Task brief: Set down the material once more, exactly as it appears.

Dataset rows:
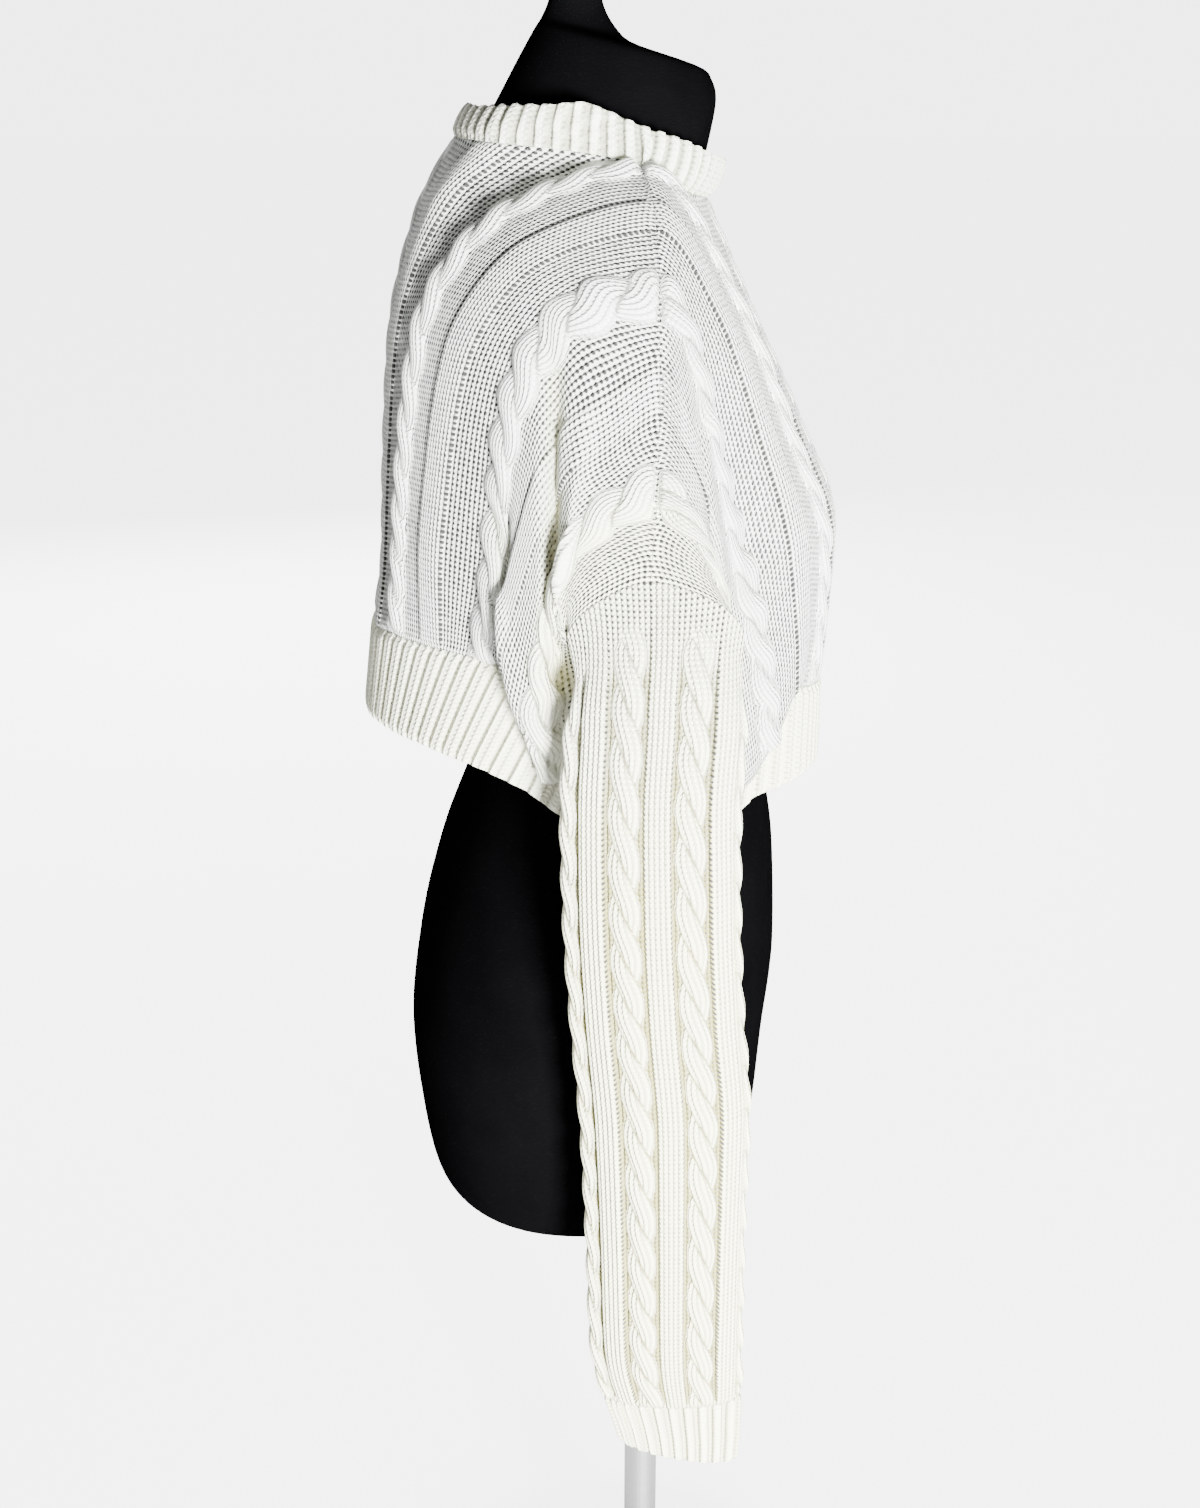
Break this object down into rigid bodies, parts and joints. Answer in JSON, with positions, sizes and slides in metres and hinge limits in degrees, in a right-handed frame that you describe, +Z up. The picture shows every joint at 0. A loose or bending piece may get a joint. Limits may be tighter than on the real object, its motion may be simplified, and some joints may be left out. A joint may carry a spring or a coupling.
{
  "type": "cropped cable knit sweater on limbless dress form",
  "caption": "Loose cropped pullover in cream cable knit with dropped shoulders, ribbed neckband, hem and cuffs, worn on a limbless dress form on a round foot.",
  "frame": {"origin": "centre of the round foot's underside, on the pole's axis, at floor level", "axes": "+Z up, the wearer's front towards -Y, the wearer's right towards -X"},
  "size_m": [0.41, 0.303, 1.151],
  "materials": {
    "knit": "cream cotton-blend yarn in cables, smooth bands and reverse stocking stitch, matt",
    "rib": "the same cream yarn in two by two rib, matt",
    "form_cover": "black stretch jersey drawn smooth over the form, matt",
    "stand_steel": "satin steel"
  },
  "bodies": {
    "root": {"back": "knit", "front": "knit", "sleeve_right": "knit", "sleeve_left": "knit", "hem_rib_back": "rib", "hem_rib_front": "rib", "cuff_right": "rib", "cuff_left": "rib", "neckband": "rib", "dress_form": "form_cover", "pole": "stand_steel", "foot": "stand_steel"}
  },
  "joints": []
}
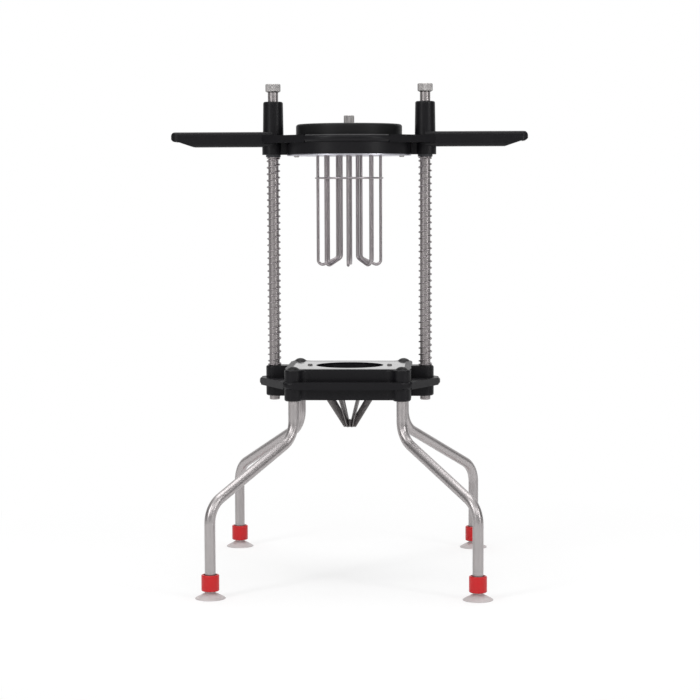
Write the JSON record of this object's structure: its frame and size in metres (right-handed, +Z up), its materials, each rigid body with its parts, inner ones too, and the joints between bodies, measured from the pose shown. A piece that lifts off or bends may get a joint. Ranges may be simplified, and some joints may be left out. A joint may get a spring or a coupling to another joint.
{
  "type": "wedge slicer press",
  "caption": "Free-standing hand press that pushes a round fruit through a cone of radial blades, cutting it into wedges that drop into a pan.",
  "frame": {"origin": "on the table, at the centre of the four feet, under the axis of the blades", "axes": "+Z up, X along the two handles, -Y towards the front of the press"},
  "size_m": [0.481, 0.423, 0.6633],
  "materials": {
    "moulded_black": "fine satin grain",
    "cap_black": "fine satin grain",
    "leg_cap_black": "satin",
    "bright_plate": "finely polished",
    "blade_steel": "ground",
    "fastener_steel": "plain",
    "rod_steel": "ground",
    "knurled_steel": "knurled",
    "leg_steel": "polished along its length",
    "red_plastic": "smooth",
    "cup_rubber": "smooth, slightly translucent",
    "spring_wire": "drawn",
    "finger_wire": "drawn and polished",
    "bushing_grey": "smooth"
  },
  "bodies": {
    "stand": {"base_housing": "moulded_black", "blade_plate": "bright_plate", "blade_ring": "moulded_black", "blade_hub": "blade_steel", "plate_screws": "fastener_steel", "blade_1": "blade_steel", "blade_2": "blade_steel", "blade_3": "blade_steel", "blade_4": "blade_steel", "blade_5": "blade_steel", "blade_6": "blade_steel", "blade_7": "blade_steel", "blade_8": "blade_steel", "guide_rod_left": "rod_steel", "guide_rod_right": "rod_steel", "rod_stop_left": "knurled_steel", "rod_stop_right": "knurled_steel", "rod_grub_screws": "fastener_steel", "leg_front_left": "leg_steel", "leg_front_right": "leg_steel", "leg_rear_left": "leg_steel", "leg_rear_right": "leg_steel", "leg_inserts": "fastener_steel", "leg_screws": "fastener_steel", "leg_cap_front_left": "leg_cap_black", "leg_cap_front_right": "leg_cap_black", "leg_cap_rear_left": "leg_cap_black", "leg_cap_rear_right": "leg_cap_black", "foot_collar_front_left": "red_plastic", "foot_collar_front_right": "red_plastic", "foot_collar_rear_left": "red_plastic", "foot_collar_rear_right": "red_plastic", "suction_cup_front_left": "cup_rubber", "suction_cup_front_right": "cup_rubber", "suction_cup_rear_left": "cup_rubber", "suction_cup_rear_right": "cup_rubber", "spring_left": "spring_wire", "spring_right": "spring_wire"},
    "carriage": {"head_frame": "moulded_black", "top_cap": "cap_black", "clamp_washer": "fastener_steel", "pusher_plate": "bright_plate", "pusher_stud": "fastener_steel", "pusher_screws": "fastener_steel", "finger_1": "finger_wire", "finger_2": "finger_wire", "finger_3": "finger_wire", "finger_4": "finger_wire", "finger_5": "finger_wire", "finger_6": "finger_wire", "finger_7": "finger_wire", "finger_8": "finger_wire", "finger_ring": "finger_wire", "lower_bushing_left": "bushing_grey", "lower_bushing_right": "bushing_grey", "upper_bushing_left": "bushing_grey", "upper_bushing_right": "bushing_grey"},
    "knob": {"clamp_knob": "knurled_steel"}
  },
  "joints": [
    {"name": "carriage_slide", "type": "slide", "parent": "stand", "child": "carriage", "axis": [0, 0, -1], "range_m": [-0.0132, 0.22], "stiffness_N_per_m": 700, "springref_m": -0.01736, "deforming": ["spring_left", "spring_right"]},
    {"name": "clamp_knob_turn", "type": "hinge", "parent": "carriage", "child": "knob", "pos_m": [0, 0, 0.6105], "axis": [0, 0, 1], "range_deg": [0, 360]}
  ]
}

Output below:
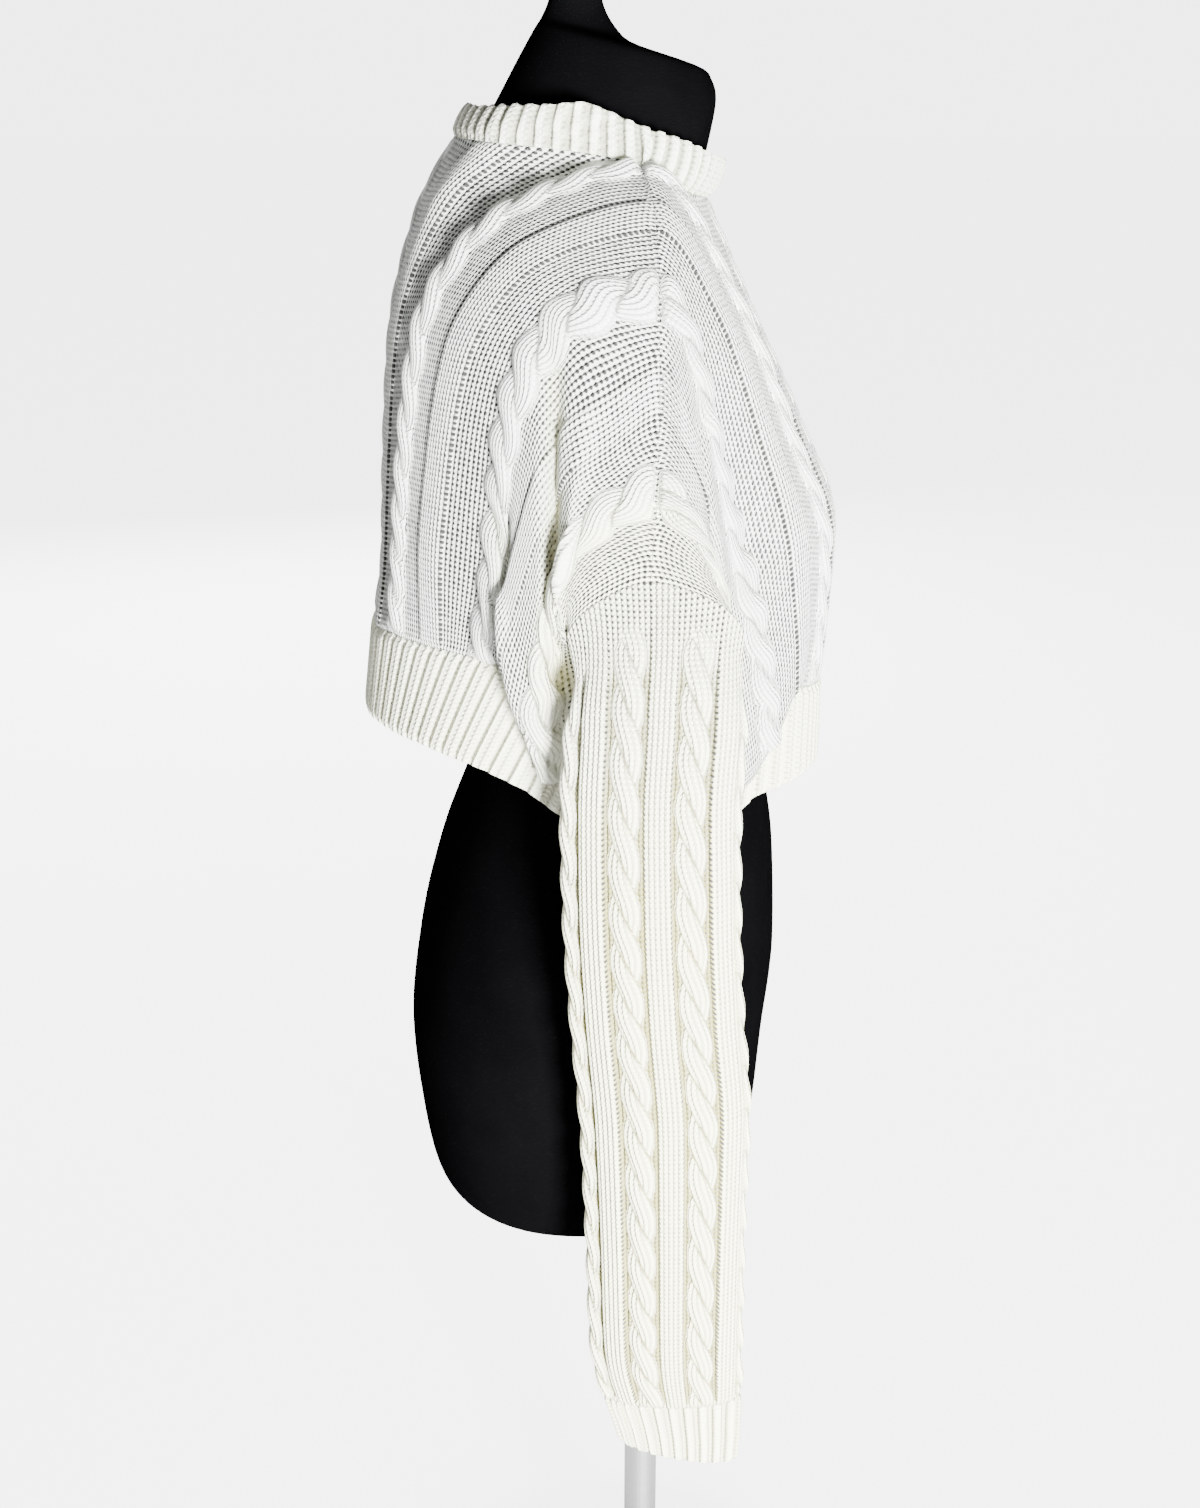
Break this object down into rigid bodies, parts and joints. Answer in JSON, with positions, sizes and slides in metres and hinge limits in degrees, in a right-handed frame that you describe, +Z up. The picture shows every joint at 0. A loose or bending piece may get a joint. Limits may be tighter than on the real object, its motion may be simplified, and some joints may be left out. A joint may carry a spring or a coupling.
{
  "type": "cropped cable knit sweater on limbless dress form",
  "caption": "Loose cropped pullover in cream cable knit with dropped shoulders, ribbed neckband, hem and cuffs, worn on a limbless dress form on a round foot.",
  "frame": {"origin": "centre of the round foot's underside, on the pole's axis, at floor level", "axes": "+Z up, the wearer's front towards -Y, the wearer's right towards -X"},
  "size_m": [0.41, 0.303, 1.151],
  "materials": {
    "knit": "cream cotton-blend yarn in cables, smooth bands and reverse stocking stitch, matt",
    "rib": "the same cream yarn in two by two rib, matt",
    "form_cover": "black stretch jersey drawn smooth over the form, matt",
    "stand_steel": "satin steel"
  },
  "bodies": {
    "root": {"back": "knit", "front": "knit", "sleeve_right": "knit", "sleeve_left": "knit", "hem_rib_back": "rib", "hem_rib_front": "rib", "cuff_right": "rib", "cuff_left": "rib", "neckband": "rib", "dress_form": "form_cover", "pole": "stand_steel", "foot": "stand_steel"}
  },
  "joints": []
}
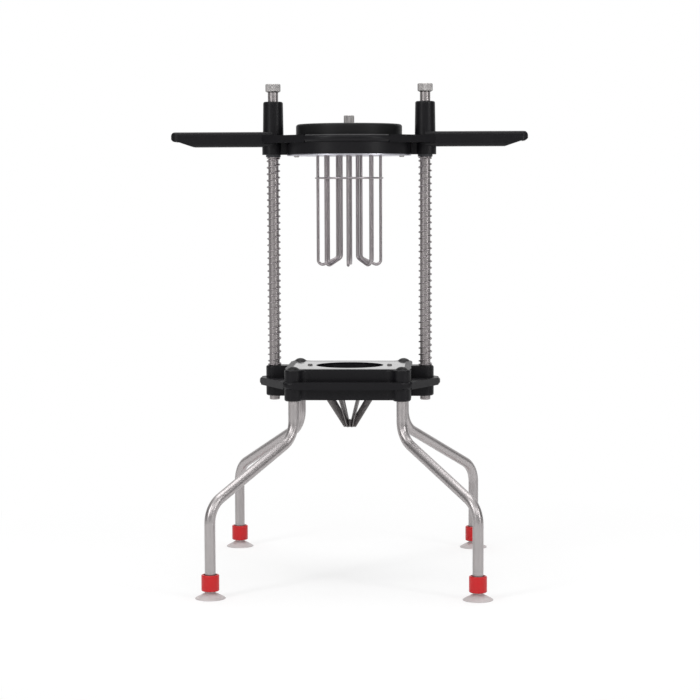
Write the JSON record of this object's structure: its frame and size in metres (right-handed, +Z up), its materials, each rigid body with its parts, inner ones too, and the joints between bodies, measured from the pose shown. A piece that lifts off or bends may get a joint. Ranges may be simplified, and some joints may be left out. A joint may get a spring or a coupling to another joint.
{
  "type": "wedge slicer press",
  "caption": "Free-standing hand press that pushes a round fruit through a cone of radial blades, cutting it into wedges that drop into a pan.",
  "frame": {"origin": "on the table, at the centre of the four feet, under the axis of the blades", "axes": "+Z up, X along the two handles, -Y towards the front of the press"},
  "size_m": [0.481, 0.423, 0.6633],
  "materials": {
    "moulded_black": "fine satin grain",
    "cap_black": "fine satin grain",
    "leg_cap_black": "satin",
    "bright_plate": "finely polished",
    "blade_steel": "ground",
    "fastener_steel": "plain",
    "rod_steel": "ground",
    "knurled_steel": "knurled",
    "leg_steel": "polished along its length",
    "red_plastic": "smooth",
    "cup_rubber": "smooth, slightly translucent",
    "spring_wire": "drawn",
    "finger_wire": "drawn and polished",
    "bushing_grey": "smooth"
  },
  "bodies": {
    "stand": {"base_housing": "moulded_black", "blade_plate": "bright_plate", "blade_ring": "moulded_black", "blade_hub": "blade_steel", "plate_screws": "fastener_steel", "blade_1": "blade_steel", "blade_2": "blade_steel", "blade_3": "blade_steel", "blade_4": "blade_steel", "blade_5": "blade_steel", "blade_6": "blade_steel", "blade_7": "blade_steel", "blade_8": "blade_steel", "guide_rod_left": "rod_steel", "guide_rod_right": "rod_steel", "rod_stop_left": "knurled_steel", "rod_stop_right": "knurled_steel", "rod_grub_screws": "fastener_steel", "leg_front_left": "leg_steel", "leg_front_right": "leg_steel", "leg_rear_left": "leg_steel", "leg_rear_right": "leg_steel", "leg_inserts": "fastener_steel", "leg_screws": "fastener_steel", "leg_cap_front_left": "leg_cap_black", "leg_cap_front_right": "leg_cap_black", "leg_cap_rear_left": "leg_cap_black", "leg_cap_rear_right": "leg_cap_black", "foot_collar_front_left": "red_plastic", "foot_collar_front_right": "red_plastic", "foot_collar_rear_left": "red_plastic", "foot_collar_rear_right": "red_plastic", "suction_cup_front_left": "cup_rubber", "suction_cup_front_right": "cup_rubber", "suction_cup_rear_left": "cup_rubber", "suction_cup_rear_right": "cup_rubber", "spring_left": "spring_wire", "spring_right": "spring_wire"},
    "carriage": {"head_frame": "moulded_black", "top_cap": "cap_black", "clamp_washer": "fastener_steel", "pusher_plate": "bright_plate", "pusher_stud": "fastener_steel", "pusher_screws": "fastener_steel", "finger_1": "finger_wire", "finger_2": "finger_wire", "finger_3": "finger_wire", "finger_4": "finger_wire", "finger_5": "finger_wire", "finger_6": "finger_wire", "finger_7": "finger_wire", "finger_8": "finger_wire", "finger_ring": "finger_wire", "lower_bushing_left": "bushing_grey", "lower_bushing_right": "bushing_grey", "upper_bushing_left": "bushing_grey", "upper_bushing_right": "bushing_grey"},
    "knob": {"clamp_knob": "knurled_steel"}
  },
  "joints": [
    {"name": "carriage_slide", "type": "slide", "parent": "stand", "child": "carriage", "axis": [0, 0, -1], "range_m": [-0.0132, 0.22], "stiffness_N_per_m": 700, "springref_m": -0.01736, "deforming": ["spring_left", "spring_right"]},
    {"name": "clamp_knob_turn", "type": "hinge", "parent": "carriage", "child": "knob", "pos_m": [0, 0, 0.6105], "axis": [0, 0, 1], "range_deg": [0, 360]}
  ]
}